> [Aim]: Give back the lines exactly, from the first one to the line with "tang_hole_r = 1.5; // [1:0.1:2]", both ends included.

> [Material for this task]:
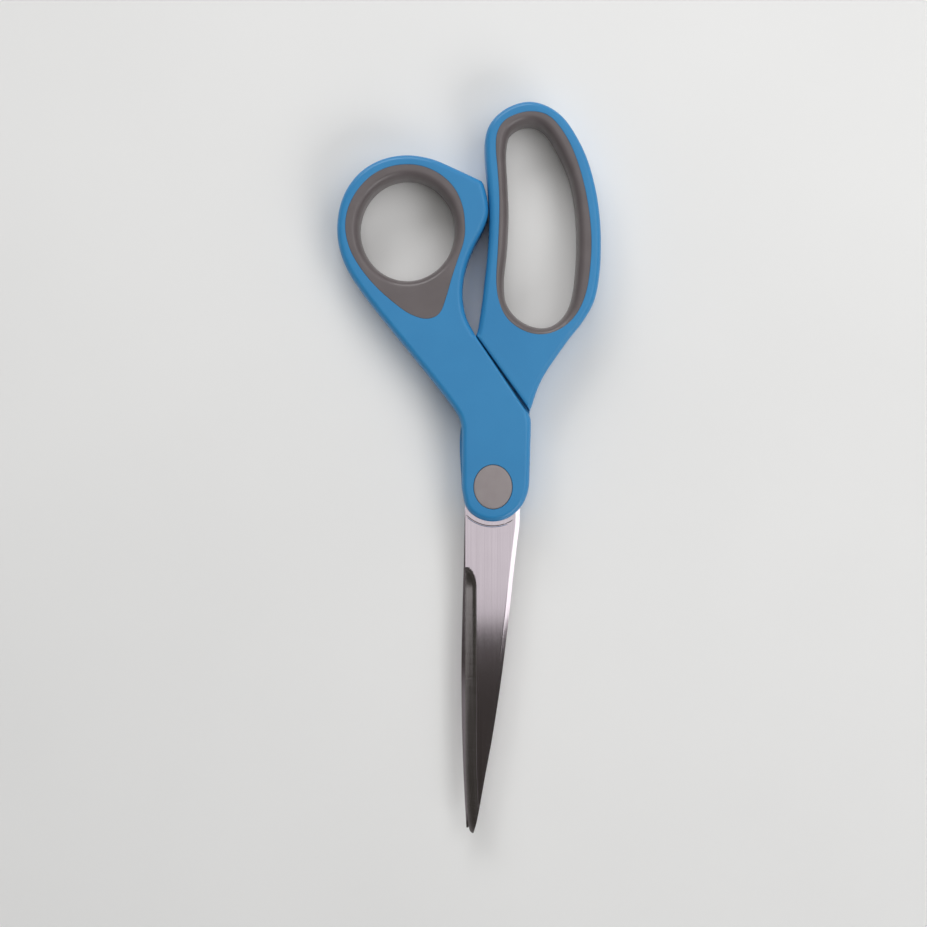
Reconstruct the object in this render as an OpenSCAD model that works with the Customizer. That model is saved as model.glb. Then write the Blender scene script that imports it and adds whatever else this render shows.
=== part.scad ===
// Office scissors, 8 inch, closed and lying flat on their underside.
// Millimetres. The origin is on the pivot's axis, in the plane that the scissors rest on.
// +Z is up through the pivot, +Y runs towards the loops and the blades point along -Y.

/* [Thickness] */
// Thickness of the loops and of the boss over the pivot
handle_t = 11; // [10:0.5:13]
// Thickness of one blade's steel
blade_t = 1.7; // [1.4:0.1:2]
// Gap between the inner faces of the two blades
blade_gap = 0.1; // [0.06:0.02:0.2]
// Gap between the inner faces of the two plastic handles
half_gap = 0.3; // [0.2:0.05:0.4]
// Gap between a handle's step wall and the other handle's arm
wall_gap = 0.4; // [0.3:0.1:0.6]

/* [Blades] */
// Width of the ground bevel along a cutting edge
bevel_w = 3.2; // [2.4:0.1:4]
// Height that the bevel takes off the blade at the cutting edge
bevel_drop = 1.1; // [0.6:0.1:1.3]
// Radius of the hole through the end of each tang, which the plastic fills
tang_hole_r = 1.5; // [1:0.1:2]

/* [Pivot] */
// Radius of the screw's shank
shank_r = 2.5; // [2:0.1:3]
// Running clearance of the thumb blade on the shank
run_gap = 0.05; // [0.02:0.01:0.1]
// Radius of the screw's head
head_r = 3.6; // [3.3:0.1:3.8]
// Height of the screw's head
head_h = 1.5; // [1:0.1:1.8]
// Width of the nut across its flats
nut_af = 7; // [6.5:0.1:7.4]
// Half width of a pivot cap
cap_a = 5.3; // [5:0.1:6]
// Half length of a pivot cap
cap_b = 6.1; // [5.8:0.1:7]
// Thickness of a pivot cap's oval plate
cap_t = 1.4; // [1:0.1:1.6]

/* [Detail] */
// Pieces that a curve is drawn with between two of its points
steps = 5; // [3:1:8]
// Roundness of every circle
$fn = 72; // [32:8:128]

/* [Hidden] */

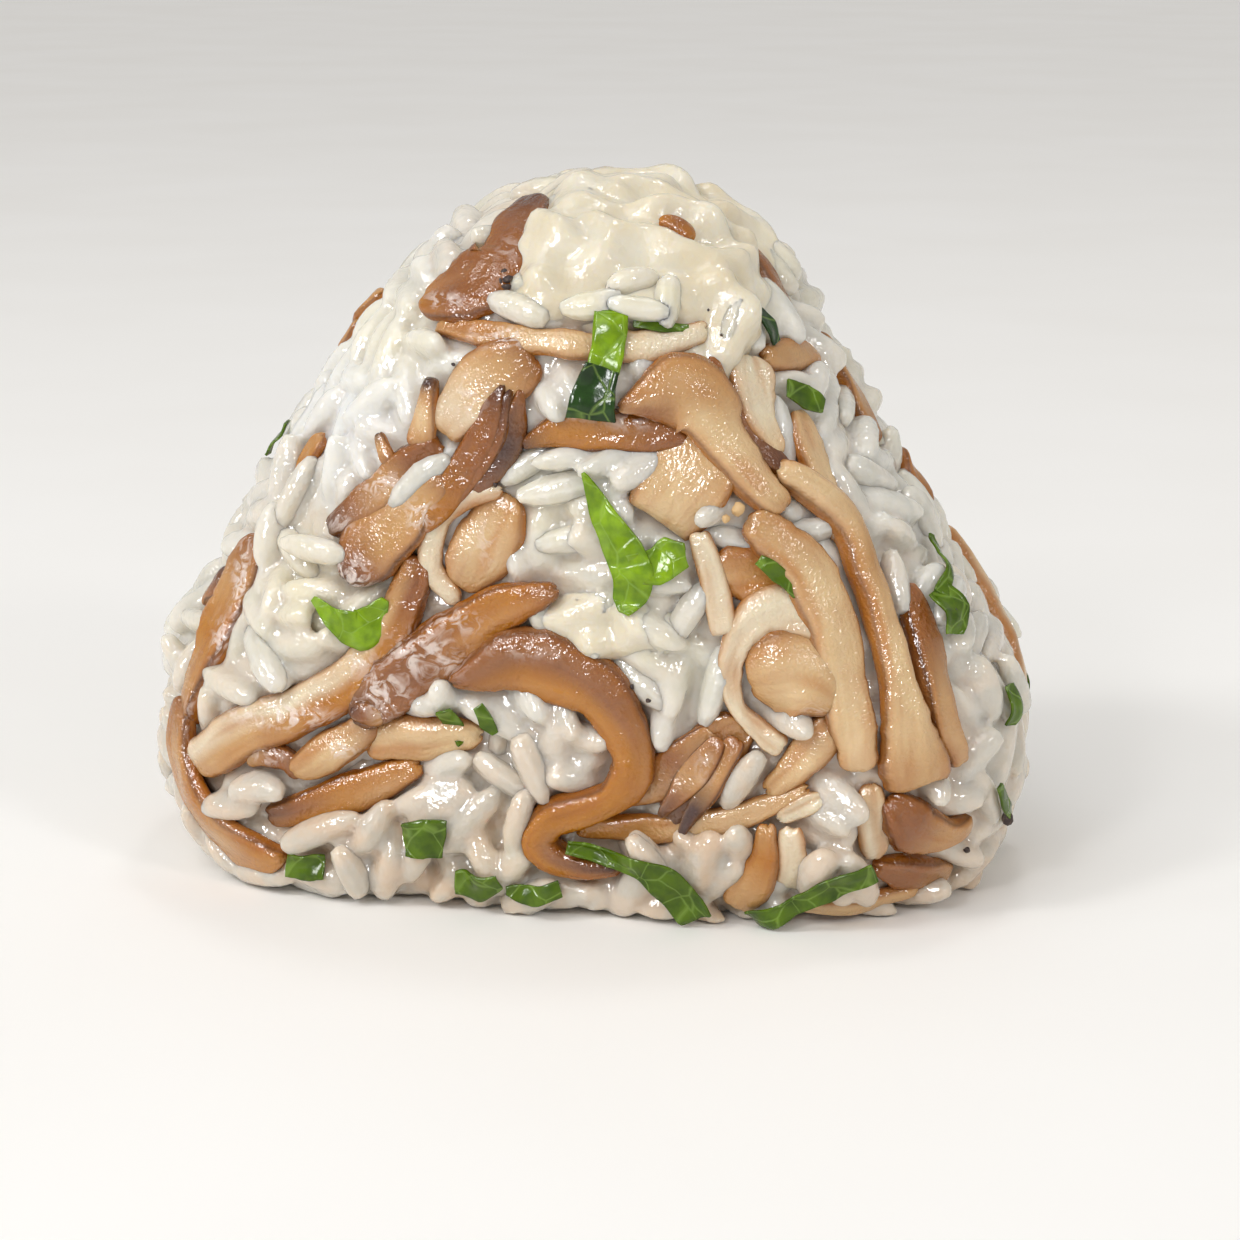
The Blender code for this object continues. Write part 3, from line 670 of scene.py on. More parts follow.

> [Result below]:
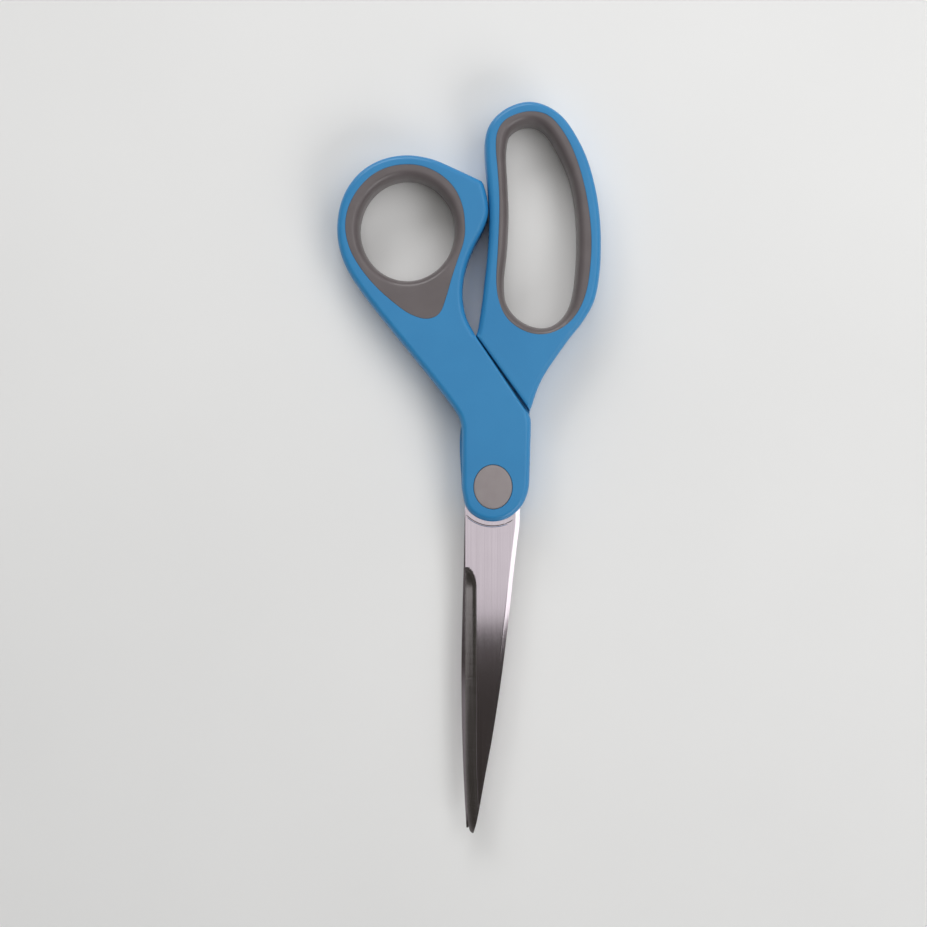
Reconstruct the object in this render as an OpenSCAD model that works with the Customizer. That model is saved as model.glb. Then write the Blender scene script that imports it and adds whatever else this render shows.
=== part.scad ===
// Office scissors, 8 inch, closed and lying flat on their underside.
// Millimetres. The origin is on the pivot's axis, in the plane that the scissors rest on.
// +Z is up through the pivot, +Y runs towards the loops and the blades point along -Y.

/* [Thickness] */
// Thickness of the loops and of the boss over the pivot
handle_t = 11; // [10:0.5:13]
// Thickness of one blade's steel
blade_t = 1.7; // [1.4:0.1:2]
// Gap between the inner faces of the two blades
blade_gap = 0.1; // [0.06:0.02:0.2]
// Gap between the inner faces of the two plastic handles
half_gap = 0.3; // [0.2:0.05:0.4]
// Gap between a handle's step wall and the other handle's arm
wall_gap = 0.4; // [0.3:0.1:0.6]

/* [Blades] */
// Width of the ground bevel along a cutting edge
bevel_w = 3.2; // [2.4:0.1:4]
// Height that the bevel takes off the blade at the cutting edge
bevel_drop = 1.1; // [0.6:0.1:1.3]
// Radius of the hole through the end of each tang, which the plastic fills
tang_hole_r = 1.5; // [1:0.1:2]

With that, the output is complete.